* _What you have to do_
Up to and including the line containing "# turns brown", please reproduce the lines of the listing below, starting from the top.
>>>>>
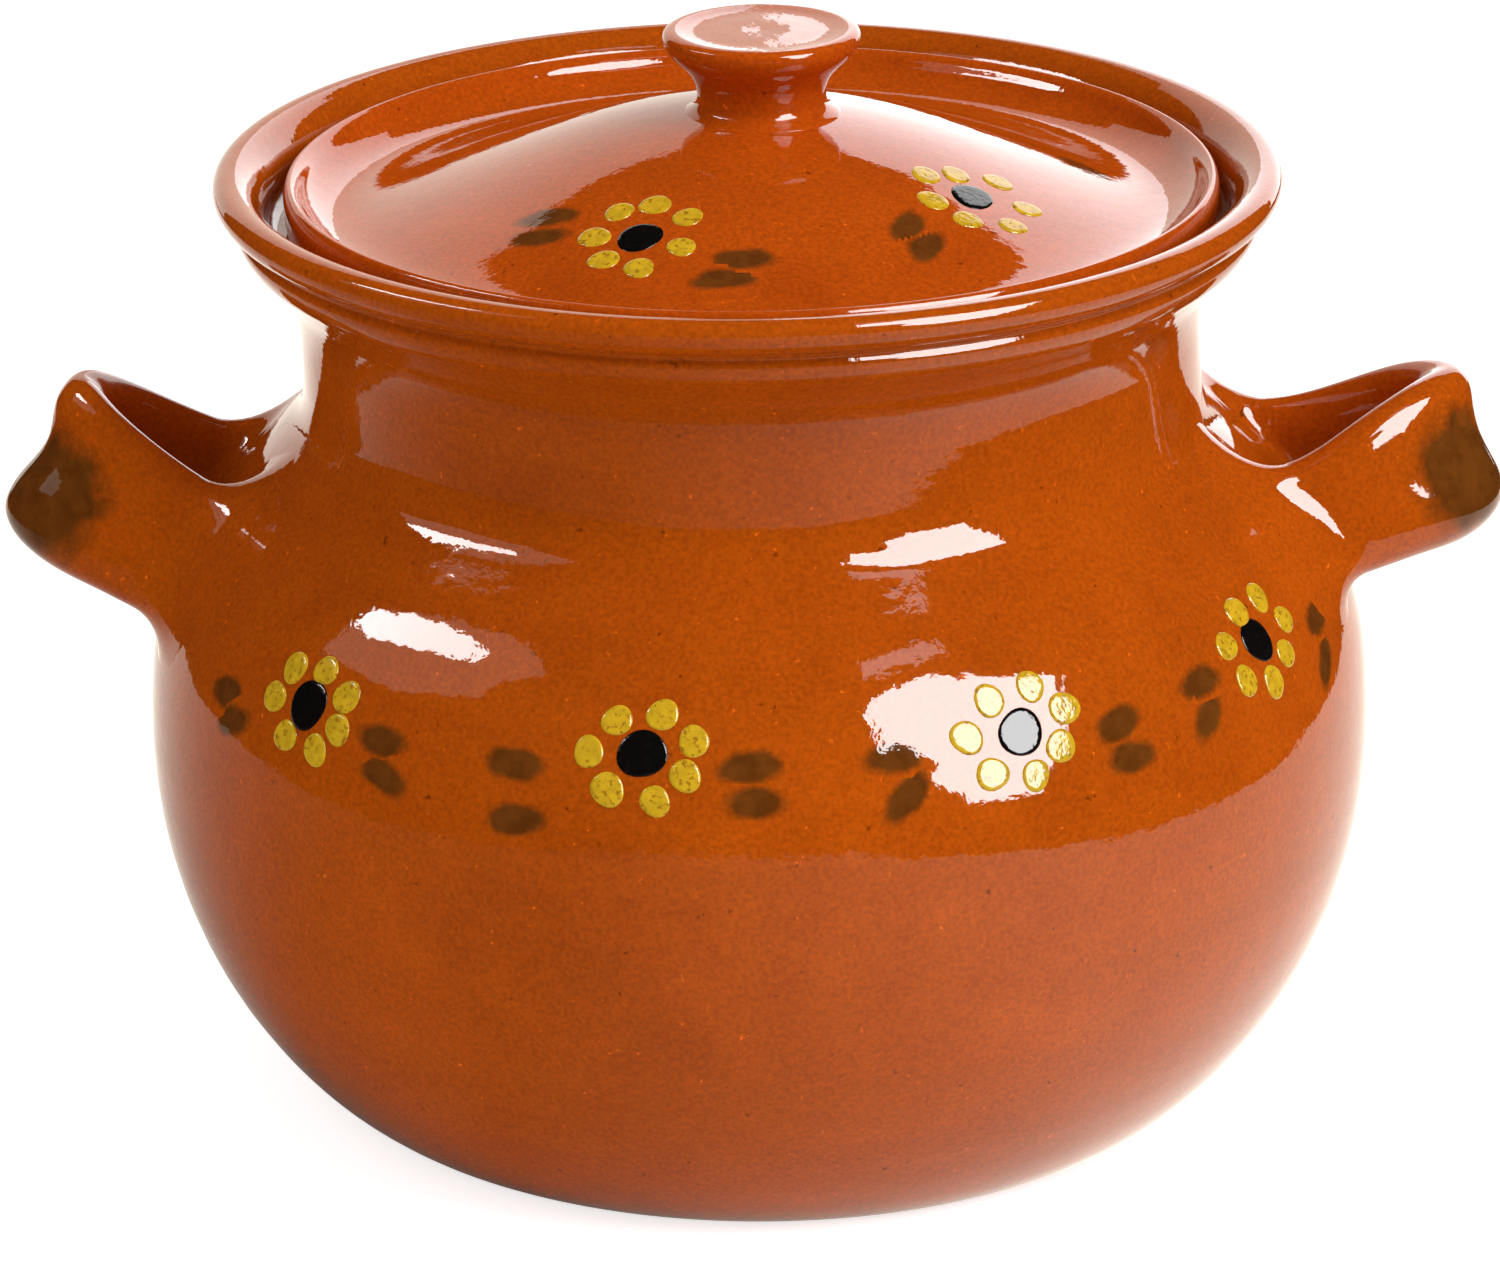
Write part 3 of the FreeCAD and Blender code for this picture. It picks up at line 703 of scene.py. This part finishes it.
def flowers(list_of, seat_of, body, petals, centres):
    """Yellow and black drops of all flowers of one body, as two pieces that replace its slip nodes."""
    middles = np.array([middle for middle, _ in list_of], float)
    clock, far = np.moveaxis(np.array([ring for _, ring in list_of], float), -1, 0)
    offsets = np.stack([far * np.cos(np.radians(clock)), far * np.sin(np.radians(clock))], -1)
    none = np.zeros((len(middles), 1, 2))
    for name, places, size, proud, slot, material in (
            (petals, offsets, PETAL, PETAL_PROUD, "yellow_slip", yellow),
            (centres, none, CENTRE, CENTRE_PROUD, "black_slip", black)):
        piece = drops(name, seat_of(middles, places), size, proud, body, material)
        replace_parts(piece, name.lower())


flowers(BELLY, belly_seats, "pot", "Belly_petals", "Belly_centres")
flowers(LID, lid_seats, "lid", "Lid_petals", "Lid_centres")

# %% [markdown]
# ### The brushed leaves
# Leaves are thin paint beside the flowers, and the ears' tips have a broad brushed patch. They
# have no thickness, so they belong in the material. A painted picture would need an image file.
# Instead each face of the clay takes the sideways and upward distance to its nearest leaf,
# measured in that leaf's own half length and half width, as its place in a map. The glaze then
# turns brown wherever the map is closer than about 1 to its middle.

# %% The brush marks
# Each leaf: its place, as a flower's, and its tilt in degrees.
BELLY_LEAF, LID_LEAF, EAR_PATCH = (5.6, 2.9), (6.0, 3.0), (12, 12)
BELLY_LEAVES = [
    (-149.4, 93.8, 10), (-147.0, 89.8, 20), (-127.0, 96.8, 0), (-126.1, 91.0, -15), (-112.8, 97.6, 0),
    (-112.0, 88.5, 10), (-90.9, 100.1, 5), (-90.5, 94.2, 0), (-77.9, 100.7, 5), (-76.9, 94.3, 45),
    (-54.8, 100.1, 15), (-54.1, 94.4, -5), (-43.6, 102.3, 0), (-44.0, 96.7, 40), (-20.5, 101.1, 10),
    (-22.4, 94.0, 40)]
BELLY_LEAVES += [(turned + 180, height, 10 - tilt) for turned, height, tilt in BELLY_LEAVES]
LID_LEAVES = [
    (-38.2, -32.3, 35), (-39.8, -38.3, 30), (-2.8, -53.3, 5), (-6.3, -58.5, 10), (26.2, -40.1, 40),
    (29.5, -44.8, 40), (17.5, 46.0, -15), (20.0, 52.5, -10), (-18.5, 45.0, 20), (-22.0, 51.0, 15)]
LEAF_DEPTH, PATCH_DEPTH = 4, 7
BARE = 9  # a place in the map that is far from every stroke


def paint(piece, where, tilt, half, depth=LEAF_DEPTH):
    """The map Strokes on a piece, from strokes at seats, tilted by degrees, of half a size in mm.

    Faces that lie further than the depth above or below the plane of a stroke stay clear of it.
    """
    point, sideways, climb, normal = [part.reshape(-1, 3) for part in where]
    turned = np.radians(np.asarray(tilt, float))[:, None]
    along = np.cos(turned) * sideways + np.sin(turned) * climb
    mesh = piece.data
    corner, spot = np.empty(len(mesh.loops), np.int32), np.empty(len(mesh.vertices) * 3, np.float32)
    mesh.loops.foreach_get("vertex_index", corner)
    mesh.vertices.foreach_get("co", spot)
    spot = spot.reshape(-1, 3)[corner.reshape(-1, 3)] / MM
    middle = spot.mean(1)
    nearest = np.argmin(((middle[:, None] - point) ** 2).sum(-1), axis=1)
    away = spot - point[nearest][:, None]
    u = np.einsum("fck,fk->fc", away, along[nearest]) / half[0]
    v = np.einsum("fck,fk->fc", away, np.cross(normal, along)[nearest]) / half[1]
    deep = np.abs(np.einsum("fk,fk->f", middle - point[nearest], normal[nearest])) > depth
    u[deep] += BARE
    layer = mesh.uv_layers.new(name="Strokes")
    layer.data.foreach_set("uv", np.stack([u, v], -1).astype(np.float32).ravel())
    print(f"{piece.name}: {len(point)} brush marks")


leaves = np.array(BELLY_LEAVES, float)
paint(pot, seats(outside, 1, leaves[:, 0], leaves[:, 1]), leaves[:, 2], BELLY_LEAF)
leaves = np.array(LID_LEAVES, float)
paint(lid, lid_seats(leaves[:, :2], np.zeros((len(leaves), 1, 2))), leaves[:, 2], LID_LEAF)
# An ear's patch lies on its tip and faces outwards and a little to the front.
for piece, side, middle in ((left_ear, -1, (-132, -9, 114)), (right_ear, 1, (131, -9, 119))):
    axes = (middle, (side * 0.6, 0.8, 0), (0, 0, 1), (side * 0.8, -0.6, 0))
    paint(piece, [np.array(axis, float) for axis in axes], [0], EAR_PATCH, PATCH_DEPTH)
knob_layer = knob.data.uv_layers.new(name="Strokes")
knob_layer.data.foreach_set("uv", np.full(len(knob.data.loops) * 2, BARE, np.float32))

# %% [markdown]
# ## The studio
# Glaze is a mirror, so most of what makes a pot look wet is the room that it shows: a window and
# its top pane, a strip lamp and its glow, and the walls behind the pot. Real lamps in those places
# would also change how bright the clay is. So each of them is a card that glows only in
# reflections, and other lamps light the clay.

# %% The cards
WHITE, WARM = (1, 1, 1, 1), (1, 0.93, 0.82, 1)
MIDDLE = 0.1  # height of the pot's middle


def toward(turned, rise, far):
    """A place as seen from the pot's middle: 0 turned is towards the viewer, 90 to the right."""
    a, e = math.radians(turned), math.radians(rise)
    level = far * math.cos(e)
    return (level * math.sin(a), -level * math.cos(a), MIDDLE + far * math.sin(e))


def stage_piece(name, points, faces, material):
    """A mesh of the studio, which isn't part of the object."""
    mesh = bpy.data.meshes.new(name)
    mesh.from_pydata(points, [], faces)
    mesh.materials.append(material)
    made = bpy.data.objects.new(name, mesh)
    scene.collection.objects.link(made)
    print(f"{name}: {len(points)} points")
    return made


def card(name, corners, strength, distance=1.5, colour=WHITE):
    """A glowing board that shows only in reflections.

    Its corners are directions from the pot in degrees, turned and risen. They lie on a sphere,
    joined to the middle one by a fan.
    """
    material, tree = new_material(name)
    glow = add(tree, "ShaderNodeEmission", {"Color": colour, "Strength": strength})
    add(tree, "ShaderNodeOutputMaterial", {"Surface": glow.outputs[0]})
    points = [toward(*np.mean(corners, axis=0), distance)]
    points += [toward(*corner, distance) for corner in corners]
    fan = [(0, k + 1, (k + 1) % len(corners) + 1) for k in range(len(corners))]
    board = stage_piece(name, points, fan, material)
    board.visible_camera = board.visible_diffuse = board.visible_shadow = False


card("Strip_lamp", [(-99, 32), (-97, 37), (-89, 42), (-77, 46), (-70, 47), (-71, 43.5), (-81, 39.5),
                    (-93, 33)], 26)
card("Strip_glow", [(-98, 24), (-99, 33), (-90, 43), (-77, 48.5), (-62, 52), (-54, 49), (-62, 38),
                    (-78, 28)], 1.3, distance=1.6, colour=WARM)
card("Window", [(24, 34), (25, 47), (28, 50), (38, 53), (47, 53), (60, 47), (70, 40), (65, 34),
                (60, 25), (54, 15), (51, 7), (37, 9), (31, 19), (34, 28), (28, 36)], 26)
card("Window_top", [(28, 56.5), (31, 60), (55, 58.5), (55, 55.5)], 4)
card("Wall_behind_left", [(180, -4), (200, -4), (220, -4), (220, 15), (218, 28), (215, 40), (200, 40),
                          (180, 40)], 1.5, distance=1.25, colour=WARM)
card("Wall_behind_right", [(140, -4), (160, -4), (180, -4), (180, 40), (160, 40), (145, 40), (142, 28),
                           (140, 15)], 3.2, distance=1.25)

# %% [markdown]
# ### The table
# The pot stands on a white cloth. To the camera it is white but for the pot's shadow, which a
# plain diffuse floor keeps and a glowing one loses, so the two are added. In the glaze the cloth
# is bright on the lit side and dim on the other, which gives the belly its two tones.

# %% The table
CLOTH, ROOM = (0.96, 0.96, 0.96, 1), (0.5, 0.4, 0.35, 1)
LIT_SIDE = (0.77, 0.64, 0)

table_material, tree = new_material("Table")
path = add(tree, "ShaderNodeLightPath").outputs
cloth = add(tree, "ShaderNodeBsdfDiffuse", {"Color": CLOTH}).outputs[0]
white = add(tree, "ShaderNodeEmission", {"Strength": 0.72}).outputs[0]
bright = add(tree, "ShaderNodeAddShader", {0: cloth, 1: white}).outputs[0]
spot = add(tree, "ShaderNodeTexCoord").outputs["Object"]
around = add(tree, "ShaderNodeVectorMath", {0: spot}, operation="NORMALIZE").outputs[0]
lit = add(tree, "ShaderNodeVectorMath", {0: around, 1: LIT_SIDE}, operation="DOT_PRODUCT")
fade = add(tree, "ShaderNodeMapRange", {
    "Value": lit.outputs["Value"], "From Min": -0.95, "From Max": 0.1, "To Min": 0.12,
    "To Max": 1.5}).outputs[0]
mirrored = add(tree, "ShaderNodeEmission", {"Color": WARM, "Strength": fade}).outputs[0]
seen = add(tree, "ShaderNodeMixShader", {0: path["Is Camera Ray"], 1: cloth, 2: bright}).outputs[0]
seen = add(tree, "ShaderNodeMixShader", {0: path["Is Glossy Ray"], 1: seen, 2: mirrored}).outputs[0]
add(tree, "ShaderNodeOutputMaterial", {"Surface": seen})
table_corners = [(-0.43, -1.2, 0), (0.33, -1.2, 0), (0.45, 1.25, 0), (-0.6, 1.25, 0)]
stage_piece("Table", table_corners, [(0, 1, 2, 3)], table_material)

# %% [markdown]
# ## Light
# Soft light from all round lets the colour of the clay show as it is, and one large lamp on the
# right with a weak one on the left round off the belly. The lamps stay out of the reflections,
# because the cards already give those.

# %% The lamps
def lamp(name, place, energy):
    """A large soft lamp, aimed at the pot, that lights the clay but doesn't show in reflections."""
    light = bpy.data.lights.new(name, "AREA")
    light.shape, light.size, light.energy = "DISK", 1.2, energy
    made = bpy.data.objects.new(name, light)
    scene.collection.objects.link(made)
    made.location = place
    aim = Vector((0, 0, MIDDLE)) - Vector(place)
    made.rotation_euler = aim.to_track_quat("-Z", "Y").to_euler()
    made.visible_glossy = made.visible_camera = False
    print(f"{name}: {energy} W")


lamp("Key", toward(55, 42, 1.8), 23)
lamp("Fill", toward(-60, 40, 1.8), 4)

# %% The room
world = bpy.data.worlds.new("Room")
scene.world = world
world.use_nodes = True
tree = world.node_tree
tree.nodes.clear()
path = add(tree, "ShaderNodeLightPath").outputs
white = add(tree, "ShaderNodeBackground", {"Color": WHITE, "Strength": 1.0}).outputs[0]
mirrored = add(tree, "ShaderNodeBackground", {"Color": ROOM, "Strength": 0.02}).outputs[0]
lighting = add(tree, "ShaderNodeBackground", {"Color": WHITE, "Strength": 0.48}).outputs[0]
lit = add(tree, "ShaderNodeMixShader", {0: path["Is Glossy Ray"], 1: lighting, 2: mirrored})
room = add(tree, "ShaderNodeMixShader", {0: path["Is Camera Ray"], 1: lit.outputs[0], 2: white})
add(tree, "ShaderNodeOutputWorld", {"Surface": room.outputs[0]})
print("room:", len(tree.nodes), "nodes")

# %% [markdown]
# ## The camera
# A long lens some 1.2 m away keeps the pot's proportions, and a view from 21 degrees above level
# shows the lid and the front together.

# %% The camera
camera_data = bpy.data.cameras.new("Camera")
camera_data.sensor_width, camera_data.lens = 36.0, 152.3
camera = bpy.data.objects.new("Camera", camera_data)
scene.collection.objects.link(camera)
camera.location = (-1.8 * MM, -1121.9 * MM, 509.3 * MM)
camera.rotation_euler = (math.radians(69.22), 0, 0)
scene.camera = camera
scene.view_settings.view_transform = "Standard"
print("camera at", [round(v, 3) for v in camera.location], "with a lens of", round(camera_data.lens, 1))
<<<<<
* _Task result_
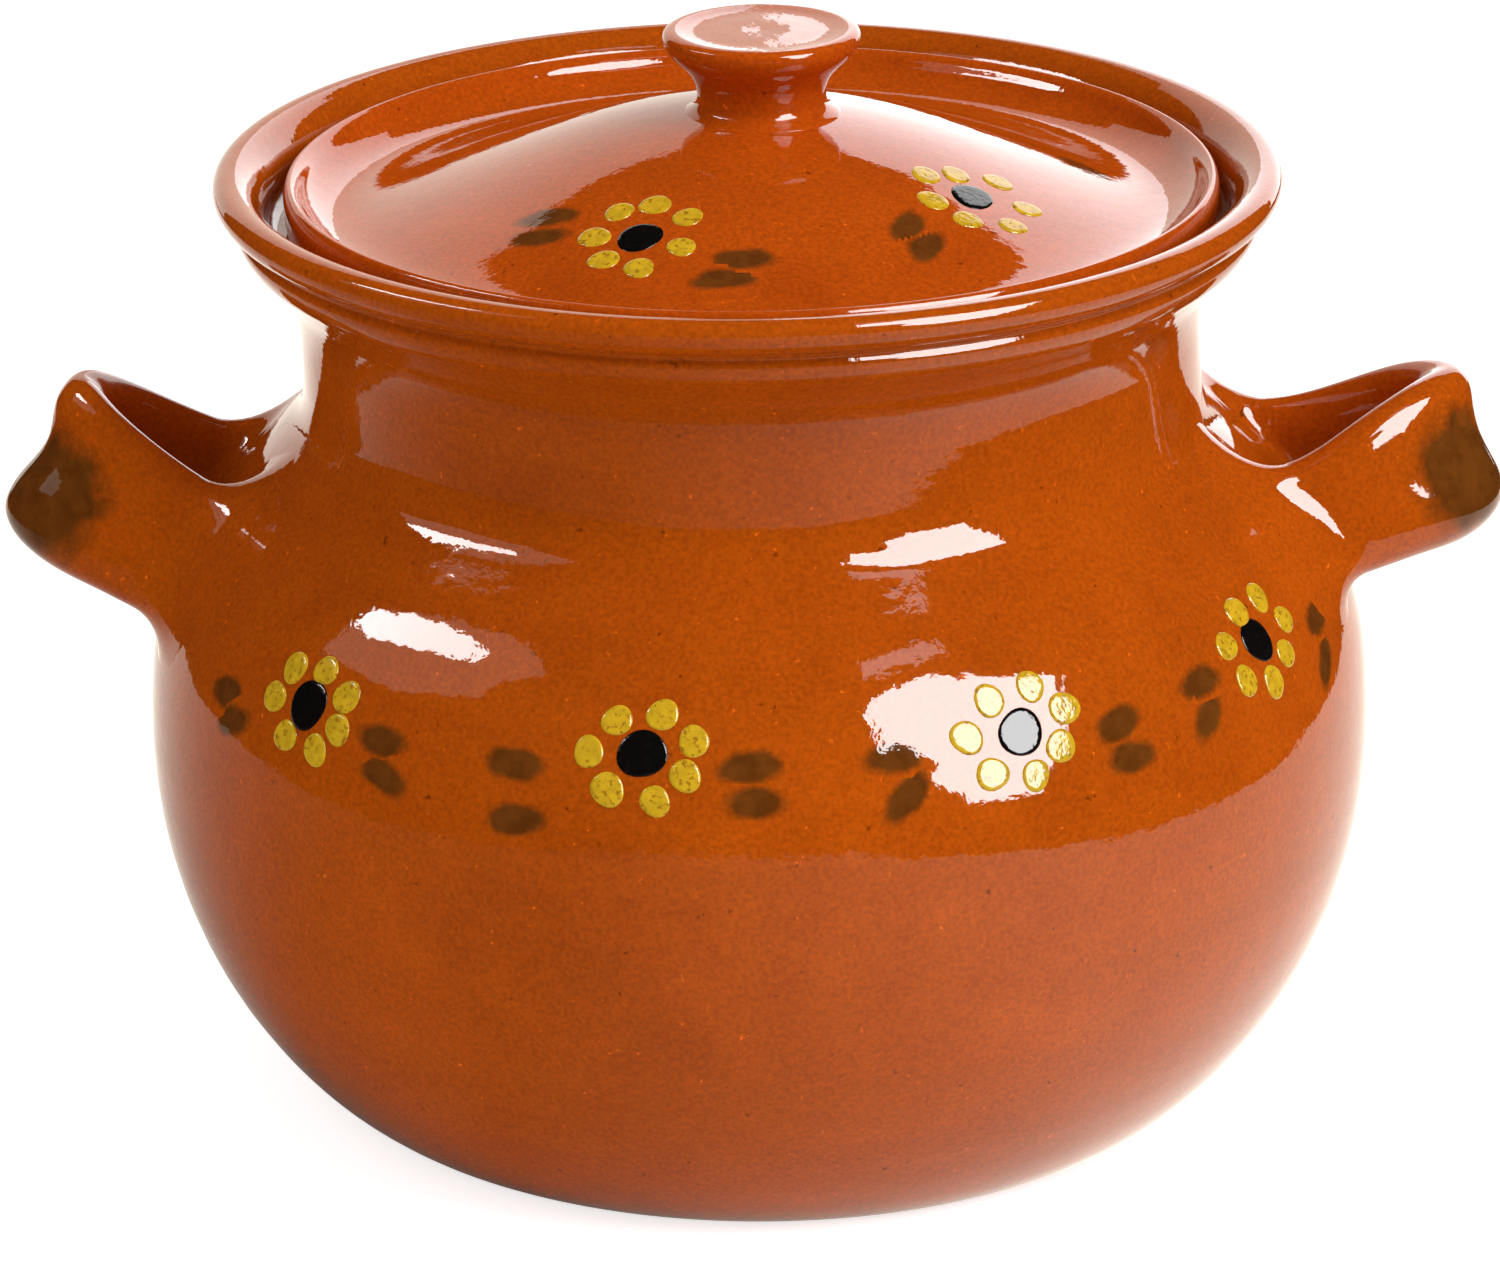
Write part 3 of the FreeCAD and Blender code for this picture. It picks up at line 703 of scene.py. This part finishes it.
def flowers(list_of, seat_of, body, petals, centres):
    """Yellow and black drops of all flowers of one body, as two pieces that replace its slip nodes."""
    middles = np.array([middle for middle, _ in list_of], float)
    clock, far = np.moveaxis(np.array([ring for _, ring in list_of], float), -1, 0)
    offsets = np.stack([far * np.cos(np.radians(clock)), far * np.sin(np.radians(clock))], -1)
    none = np.zeros((len(middles), 1, 2))
    for name, places, size, proud, slot, material in (
            (petals, offsets, PETAL, PETAL_PROUD, "yellow_slip", yellow),
            (centres, none, CENTRE, CENTRE_PROUD, "black_slip", black)):
        piece = drops(name, seat_of(middles, places), size, proud, body, material)
        replace_parts(piece, name.lower())


flowers(BELLY, belly_seats, "pot", "Belly_petals", "Belly_centres")
flowers(LID, lid_seats, "lid", "Lid_petals", "Lid_centres")

# %% [markdown]
# ### The brushed leaves
# Leaves are thin paint beside the flowers, and the ears' tips have a broad brushed patch. They
# have no thickness, so they belong in the material. A painted picture would need an image file.
# Instead each face of the clay takes the sideways and upward distance to its nearest leaf,
# measured in that leaf's own half length and half width, as its place in a map. The glaze then
# turns brown wherever the map is closer than about 1 to its middle.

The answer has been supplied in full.